Interstellar
Lorsqu’il rêve, Christopher Nolan se prend sans doute pour Stanley Kubrick, sa version 2.0, mais à son réveil, autrement lorsque ses songes deviennent enfin des films, personne n’a osé encore lui dire qu’il ressemblait plutôt à Ron Howard. Ce qui, en soi, n’est pas une tare, dès lors que l’intention raccorde avec le résultat.

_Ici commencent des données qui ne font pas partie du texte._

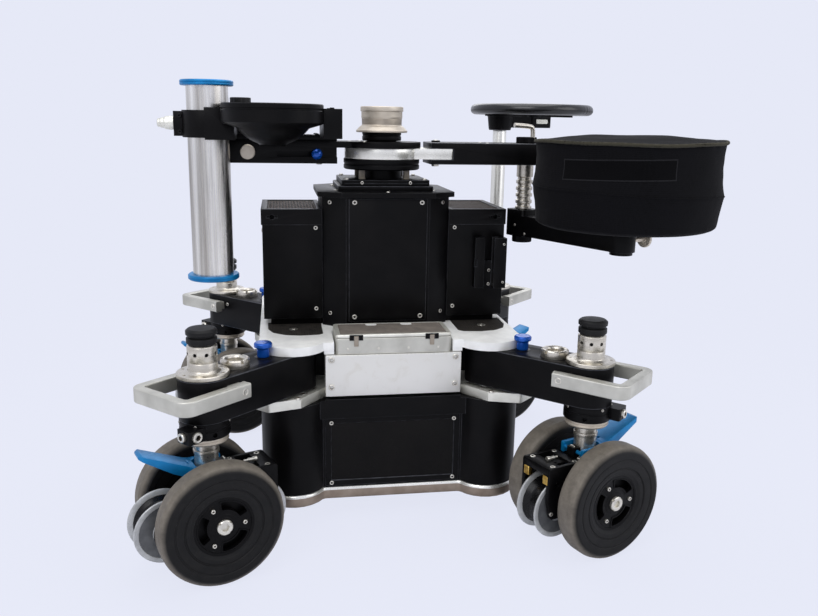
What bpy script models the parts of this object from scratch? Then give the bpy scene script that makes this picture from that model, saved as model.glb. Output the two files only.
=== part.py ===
# Camera dolly: a square chassis on four swinging arms, twin-tyre bogies with rail
# rollers, a lifting column with a turnstile, a seat arm and an offset steering wheel.
# Everything is placed about the column axis, and one empty moves the whole object
# so that the middle of its box stands on the origin.

import bpy
import bmesh
from math import pi, sin, cos, sqrt, atan2, radians
from mathutils import Matrix

for thing in list(bpy.data.objects):
    bpy.data.objects.remove(thing, do_unlink=True)

mm = 0.001

# Clearance between pieces that touch
gap = 0.3 * mm

# Stance
kingpinHalf = 334 * mm
pivotHalf = 185 * mm
crabAngle = radians(21.8)
armReach = (kingpinHalf - pivotHalf) * sqrt(2)

# Tyres and hubs
tyreRadius = 105 * mm
tyreWidth = 47 * mm
tyreOffset = 68 * mm
tyreShoulder = 10 * mm
tyreCrown = 11 * mm
rimRadius = 52 * mm
hubFaceOut = 17 * mm
hubWeb = 8 * mm
hubBoss = 19 * mm
axleRadius = 9 * mm
axleNut = 13 * mm
wheelSides = 24

# Rail rollers
rollerRadius = 55 * mm
rollerDrum = 38 * mm
rollerHalf = 25 * mm
rollerFlange = 5 * mm
rollerOffset = 76 * mm
rollerHeight = 88.5 * mm
rollerAxle = 6 * mm
rollerSides = 14

# Levels of the chassis
baseBottom = 45 * mm
baseTop = 70 * mm
housingTop = 242.7 * mm
flangeBottom = 243 * mm
flangeTop = 261 * mm
armBottom = 261.4 * mm
armTop = 338.3 * mm
deckBottom = 338.7 * mm
deckTop = 351 * mm

# Plan of the chassis
bodyHalf = 215 * mm
lobeRadius = 62 * mm
deckHalf = 246 * mm
armHalf = 42 * mm
pivotPin = 20 * mm
lockReach = 75 * mm
lockPin = 6 * mm

# Kingpins
shaftRadius = 20 * mm
handleWide = 61 * mm
handleReach = 86.3 * mm
handleLevel = 316.5 * mm
housingRadius = 42 * mm
housingBottom = 238 * mm
collarBottom = 226.5 * mm
collarRadius = 38.5 * mm
postFlange = 43 * mm
postFlangeTop = 346 * mm
postRadius = 24.5 * mm
postTop = 392 * mm
capDiscTop = 419 * mm
crossheadTop = 160 * mm

# Column and lift
columnHalfX = 124 * mm
columnHalfY = 112 * mm
columnTop = 608 * mm
capTop = 617 * mm
mastHalf = 50 * mm
mastBottom = 90 * mm
headTop = 638 * mm
discTop = 676.5 * mm
ringTop = 697.2 * mm
barBottom = 667 * mm
barTop = 709.5 * mm
barHalf = 45 * mm
spindleRadius = 30 * mm

# Bowl, clamp and tube
tubeX = -330 * mm
tubeY = -90 * mm
tubeRadius = 37.5 * mm
clampLow = 715 * mm
clampHigh = 763 * mm
tubeAboveClamp = 53 * mm
tubeBelowClamp = 262 * mm
tubeBottom = clampLow - tubeBelowClamp
tubeTop = clampHigh + tubeAboveClamp
bowlX = -213.5 * mm
bowlY = -160 * mm
bowlRing = 89.5 * mm
bowlInner = 75 * mm
bowlTop = 776 * mm

# Seat
seatPostX = 300 * mm
seatPostRadius = 17 * mm
seatArmAngle = radians(-64)
seatArmReach = 267 * mm
seatArmBottom = 522 * mm
seatBlockTop = 575 * mm
seatBottom = 563.5 * mm
seatHeight = 172 * mm
seatRadius = 170 * mm

# Steering
steerTube = 16.5 * mm
steerTop = 731 * mm
rimLevel = 781 * mm
rimMajor = 138 * mm
rimMinor = 13.5 * mm
rimOffset = 96 * mm

# The middle of the whole object's box, seen from the column axis
middleX = 60.9 * mm
middleY = 32.9 * mm

dolly = bpy.data.collections.new("camera_dolly")
bpy.context.scene.collection.children.link(dolly)
cutters = bpy.data.collections.new("cutters")
bpy.context.scene.collection.children.link(cutters)


def material(name, rgb, roughness, metallic=0.0):
    mat = bpy.data.materials.new(name)
    mat.use_nodes = True
    shader = mat.node_tree.nodes["Principled BSDF"]
    shader.inputs["Base Color"].default_value = (*rgb, 1.0)
    shader.inputs["Roughness"].default_value = roughness
    shader.inputs["Metallic"].default_value = metallic
    mat.diffuse_color = (*rgb, 1.0)
    return mat


# Working tools: every one returns an object in the cutters collection

def keep(name, bm):
    bmesh.ops.recalc_face_normals(bm, faces=bm.faces)
    mesh = bpy.data.meshes.new(name)
    bm.to_mesh(mesh)
    bm.free()
    obj = bpy.data.objects.new(name, mesh)
    cutters.objects.link(obj)
    return obj


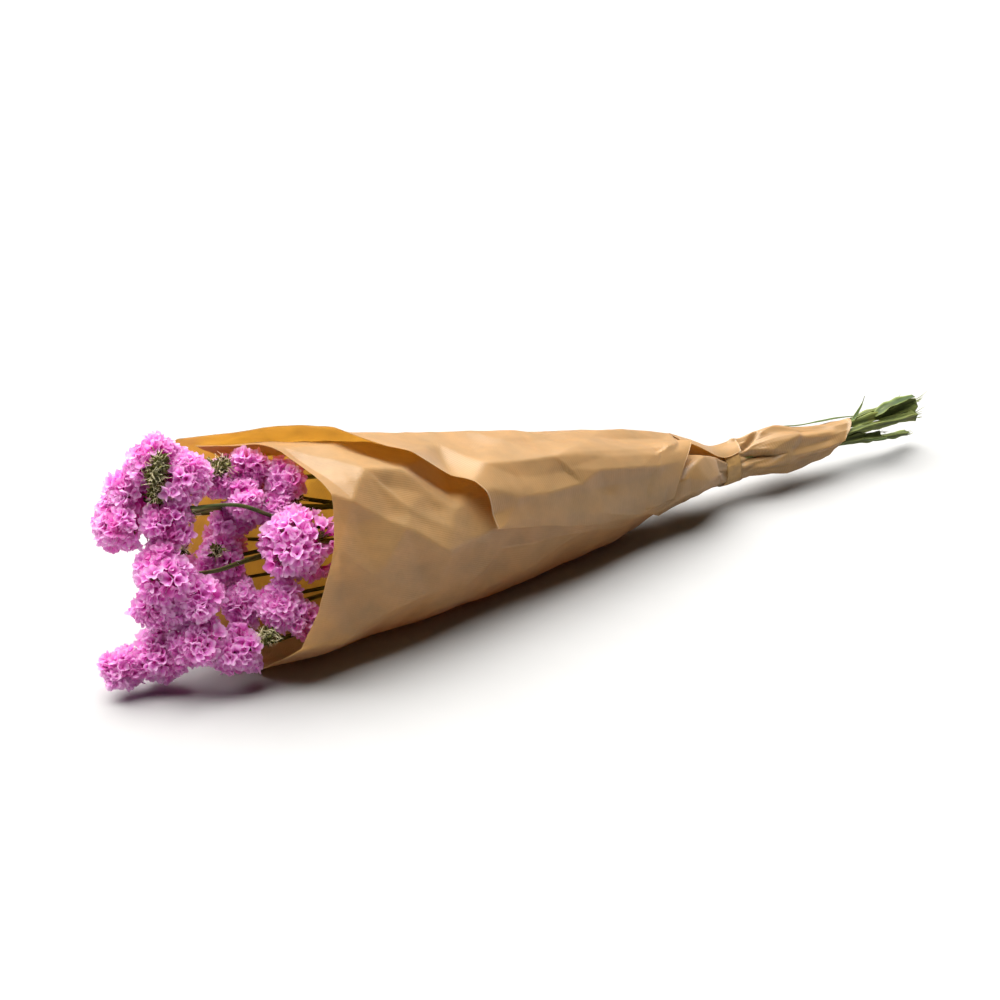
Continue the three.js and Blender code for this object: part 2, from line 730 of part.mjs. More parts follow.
const clearOfStems = [];
for (const stem of STEMS) {
  addPiece(stem.name, geometryOf(stemSolid(stem)), MATERIALS.stem);
  clearOfStems.push(stemSolid(stem, CLEARANCE));
}
for (const leaf of LEAVES) {
  const blade = clearOfStems.reduce((shape, stem) => shape.subtract(stem), leafSolid(leaf));
  addPiece(leaf.name, geometryOf(mainBody(blade)), MATERIALS.leaf);
}

const florets = plantFlorets(makeRandom(RANDOM_SEED));
for (const head of HEADS) {
  const shape = clearOfStems.reduce((whole, stem) => whole.subtract(stem), headSolid(head, florets));
  addPiece(head.name, geometryOf(mainBody(shape)), MATERIALS.flower);
}

export default bunch;
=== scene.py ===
"""Builds the looks of a bunch of dried statice in a ribbed kraft-paper wrap.

Sizes and places are in millimetres and degrees, in the frame of the solid model:
+X runs from the flowers to the cut ends of the stems and +Z is up. They are turned
into metres only where a mesh is made.
"""

import itertools
import math

import bpy
import numpy as np
from bpy.props import FloatProperty, FloatVectorProperty, PointerProperty
from bpy.types import Operator, Panel, PropertyGroup
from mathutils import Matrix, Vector
from mathutils.geometry import delaunay_2d_cdt


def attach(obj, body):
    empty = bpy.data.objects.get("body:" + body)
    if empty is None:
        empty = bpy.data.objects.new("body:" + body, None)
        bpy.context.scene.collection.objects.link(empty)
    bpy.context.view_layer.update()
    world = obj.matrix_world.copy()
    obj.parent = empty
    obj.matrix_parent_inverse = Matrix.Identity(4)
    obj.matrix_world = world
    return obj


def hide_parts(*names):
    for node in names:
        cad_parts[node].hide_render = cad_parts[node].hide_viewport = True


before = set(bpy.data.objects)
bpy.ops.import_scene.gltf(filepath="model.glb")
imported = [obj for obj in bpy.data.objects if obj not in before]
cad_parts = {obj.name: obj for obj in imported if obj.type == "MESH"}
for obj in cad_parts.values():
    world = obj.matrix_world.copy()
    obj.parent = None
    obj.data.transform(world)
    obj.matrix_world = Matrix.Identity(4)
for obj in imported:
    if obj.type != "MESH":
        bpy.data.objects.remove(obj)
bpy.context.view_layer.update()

bl_info = {
    "name": "Dried statice bunch",
    "version": (1, 0, 0),
    "blender": (4, 5, 0),
    "location": "3D View > Sidebar > Statice",
    "description": "Builds a bunch of dried statice in a rolled kraft-paper wrap",
    "category": "Add Mesh",
}

BODY = "root"
METRES = 0.001                   # one millimetre
SEED = 11


def from_srgb(red, green, blue):
    """Linear colour of a colour given in 0 to 255."""
    return tuple((c / 255) ** 2.2 for c in (red, green, blue))


# ---- The paper wrap's sizes --------------------------------------------------

COLUMN_TURN = 12
SHEET_TURN = 528                 # turn at the sheet's outer edge
START_ANGLE = 108                # where the inner edge lies: 0 front, 90 top
SOLID_THICKNESS = 0.8            # thickness of the solid that the sheet lies in

NECK_FROM, NECK_TO = 244, 268
NECK_HEIGHT = 26.3
NECK_RADIUS = 12.8

# The wrap's axis and radius: x, side (y), height (z) and radius
WRAP = [
    (-172, 0, 76, 72), (-140, 0, 71, 70.5), (-105, 0, 65, 68), (-55, 0, 59.2, 62.5),
    (0, 0, 51, 54.2), (40, 0, 48, 49.3), (85, 0, 47, 44), (141, 0, 42, 36),
    (169, 0, 39.5, 31.5), (195, 0, 36.5, 26.5), (220, 0, 31.6, 19.8),
    (NECK_FROM, 0, NECK_HEIGHT, NECK_RADIUS), (NECK_TO, 0, NECK_HEIGHT, NECK_RADIUS),
    (284, -2, 27.3, 16.3), (300, -3, 26.5, 16), (318, -4.5, 25.2, 13.6),
    (342, -7, 25.5, 11.2), (370, -9, 26.5, 10.5),
]

# Mouth edge of the sheet: turn and x. The inner layer starts before turn 0.
FIRST_TURN = -34
OUTER_CORNER_TURN = 453
MOUTH_EDGE = [
    (FIRST_TURN, -112), (-22, -134), (-10, -141), (0, -124), (24, -105), (62, -100), (97, -111),
    (142, -130), (168, -139), (198, -145), (250, -152), (275, -152), (300, -158), (325, -151),
    (338, -147), (345, -136), (352, -112), (360, -84), (368, -72), (378, -61), (390, -47), (400, -33),
    (410, -14), (420, 2), (430, 9.5), (441, 12), (OUTER_CORNER_TURN, 12.5),
]
# Free side of the outer layer, from the corner on: turn and x
FREE_SIDE = [
    (OUTER_CORNER_TURN, 12.5), (461, 52), (470, 77), (479, 107), (488, 138), (494, 158), (SHEET_TURN, 182),
]

# Room between the sheet's two layers along x
LAYER_GAP = [(-172, 3.4), (-40, 4.2), (60, 3.4), (150, 2.6), (220, 1), (NECK_FROM, 0.7), (400, 0.7)]
LAYER_BLEND_TURN = 50

SHOULDER_X = 194
TAIL_LAST_ROW_X = 330
TAIL_END_X = 353
TAIL_END_SLANT = 13
TAIL_LONGEST_ANGLE = 102

# Long soft folds: height, angle, spread of the angle, and the stretch along x
FOLD_FADE = 25
SOFT_FOLDS = [
    (1.5, 116, 62, -230, -40), (2.6, 54, 26, 10, 205), (-2.2, 84, 24, 60, 215),
    (-2.4, 22, 24, 60, 190), (2.6, 5, 30, -95, 30), (2.4, 56, 26, -130, -20),
    (-2.4, 32, 22, -100, -5), (2.4, 150, 28, -120, 180), (-2.2, 190, 28, -60, 200),
    (2.2, 232, 26, 0, 200), (-1.5, 58, 50, 192, 235),
]
TAIL_PLEAT_COUNT = 7
TAIL_PLEAT_DEPTH = 1.3
TAIL_PLEAT_FADE = 14
TAIL_PLEAT_STRETCH = (NECK_TO, 350)

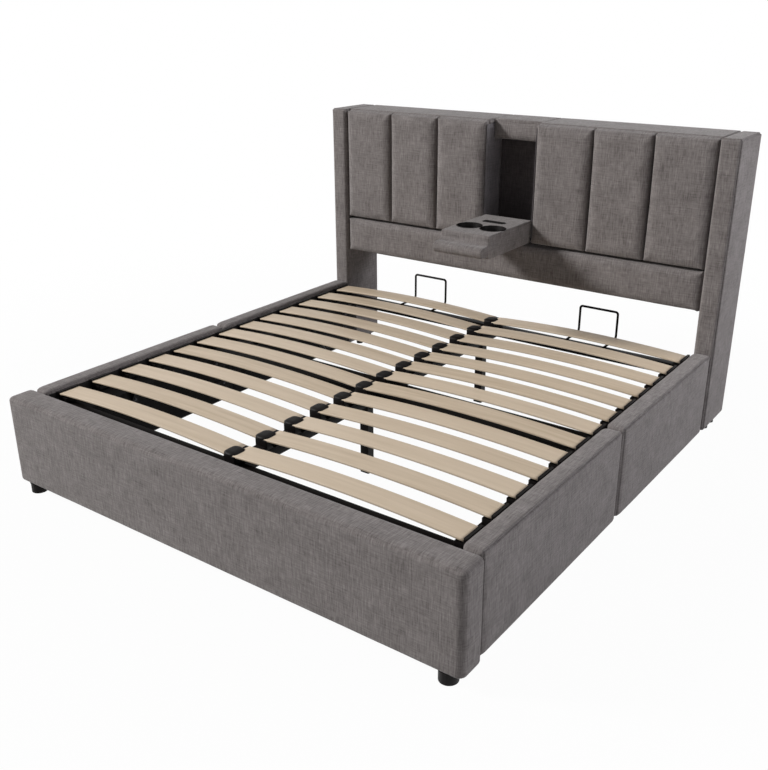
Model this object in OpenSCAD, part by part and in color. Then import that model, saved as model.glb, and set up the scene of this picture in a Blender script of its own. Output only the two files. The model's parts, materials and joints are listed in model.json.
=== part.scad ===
// Upholstered storage bed: padded rails, winged channel headboard with a fold-down tray,
// and a sprung slat platform that lifts on two gas struts.
// Millimetres, +Z up, +Y towards the headboard, +X to the right seen from the foot.
// The origin is on the floor, at the middle of the footprint.

/* [Overall] */
// Width over the footboard and over the headboard wings
bed_w = 2100; // [1700:10:2300]
// Length from the footboard's front to the headboard's back
bed_l = 2333; // [2250:1:2500]
// Height of the headboard above the floor
head_h = 1325; // [1200:5:1500]
// Height of the rails and of the footboard above the floor
side_h = 406; // [395:1:450]
// Gap between the upholstered sides and the floor, which is the height of the feet
floor_gap = 45; // [25:1:50]

/* [Rails and footboard] */
// Thickness of the padded footboard
foot_t = 113; // [90:1:140]
// Thickness of the padded side rails
rail_t = 72; // [60:1:84]
// Distance that a rail's outer face stands in from the end of the footboard
rail_inset = 12; // [0:1:30]
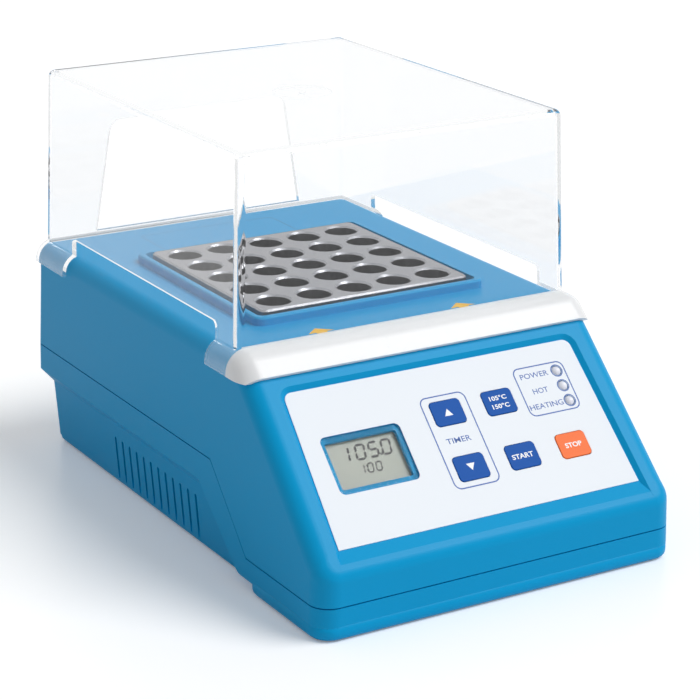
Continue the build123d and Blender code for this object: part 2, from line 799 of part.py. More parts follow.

Interstellar commence en terre vaguement fordienne, quelque part dans un futur proche (tablettes et drones), entre le « dust bowl » des Raisins de la colère et celui du Magicien d’Oz. Mais ici, pas de Californie à atteindre pour cette humanité vouée à disparaître, pas d’antidote miracle à la destruction des cultures, mais une poignée d’hommes envoyés dans l’espace à la recherche d’une nouvelle terre hospitalière. Cooper (McConaughey) le bien‑nommé sera ainsi le dernier des Mohicans terrestres et le premier de cette planète que lui et son équipage cherchent au bout d’un trou noir, une porte des étoiles où quelques éclaireurs de la Nasa ont, il y a des lustres, tenté de planter le drapeau.
Après une première partie honorable, Nolan plonge dans les arcanes de son jouet rutilant, s’amuse avec ses paradoxes temporels, nous assène ce mode d’emploi dont tout le monde se contrefout mais sur lequel lui et des batteries de scientifiques valides ont dû plancher, un voyage interstellaire donc, à travers une faille de l’espace‑temps censée ouvrir de nouveaux horizons spatiaux et théoriques à l’humanité.
Tout part en vrille, ou presque : les blocs se raccordent mal, la très belle musique de Hans Zimmer fait parfois illusion, les belles séquences ont à peine le temps d’éclore, les meilleures intuitions du script sont tuées dans l’œuf. À l’époque de The Dark Knight et The Dark Knight le Chevalier Noir, coups de force et d’éclat incontestables, Nolan filmait mais avec la bride sur le cou. Il devait se trouver, à Hollywood, un producteur, un studio, pour lui dire que les Rubik’s Cube qui tournaient déjà dans son cerveau méritaient d’être filtrés, travaillés, mis au service d’une vision qui ne soit pas qu’une petite démonstration de force et d’épate. Nolan tournait des films qui se tenaient jusqu'au succès d’Inception, arnaque sympathique et virtuose qui en a séduit tant. Le succès de ce film fut, et demeure, la chance et la malédiction de Nolan. Difficile de garder le cap et la tête froide lorsqu’on vous donne carte blanche ou presque (165 millions de dollars), avec pour mission de livrer un blockbuster adulte et divertissant, et surtout différent de tout ce que l’essentiel de l’industrie produit à la chaîne.
Visiblement, ce producteur Gepetto a disparu et Nolan, qui possède un réel talent de conteur, tourne en roue libre, sans personne pour tirer la sonnette d’alarme. L’homme aime les films‑monde, mais un monde vu depuis la lunette d’un ado, un monde qui parle fort mais ne pense pas grand‑chose. Son ambition : raconter l’univers, en déplier les lois, les possibles, et ces films appartiennent à cette culture geek qui s’éblouit devant les mécanismes, les procédures complexes et toutes sortes de constructions ludiques dès lors que celles-ci suscitent le déchiffrage, l’exégèse et d’interminables débats sur les forums entre internautes fascinés (souvenez‑vous de la toupie d’Inception !).
Interstellar ne déroge pas à la règle et le temps lui manque : la dernière demi‑heure décroche la palme du fourre‑tout puisqu’il s’agit de combler toutes les lacunes ouvertes, de boucler toutes les issues. L’horizon kubrickien devient métaphysique de collégien, l’opacité de 2001 et son vertige (le monolithe) vire à la complexité stérile, les acteurs s’engouffrent sans conviction dans des tunnels de théories astrophysiques, après tout, si papa Nolan l’a écrit, c’est que tout cela doit bien mener quelque part. Mais où ?
Car l’homme veut tout à la fois, la médaille du Kleenex (on passe beaucoup de temps à voir pleurer McConaughey, qui le fait très bien) et celle de la guilde des astrophysiciens, la théorie et l’émotion, Jessica Chastain (envoûtante) et Matt Damon (nul), la position du philosophe et celle du maître de jeu. Que raconte, au fond, le monstre Interstellar ? De quoi accouche‑t‑il ? De pas grande‑chose, sinon de cette petite musique bien connue du mainstream hollywoodien : le plus beau des savoirs se loge au fond du cœur humain.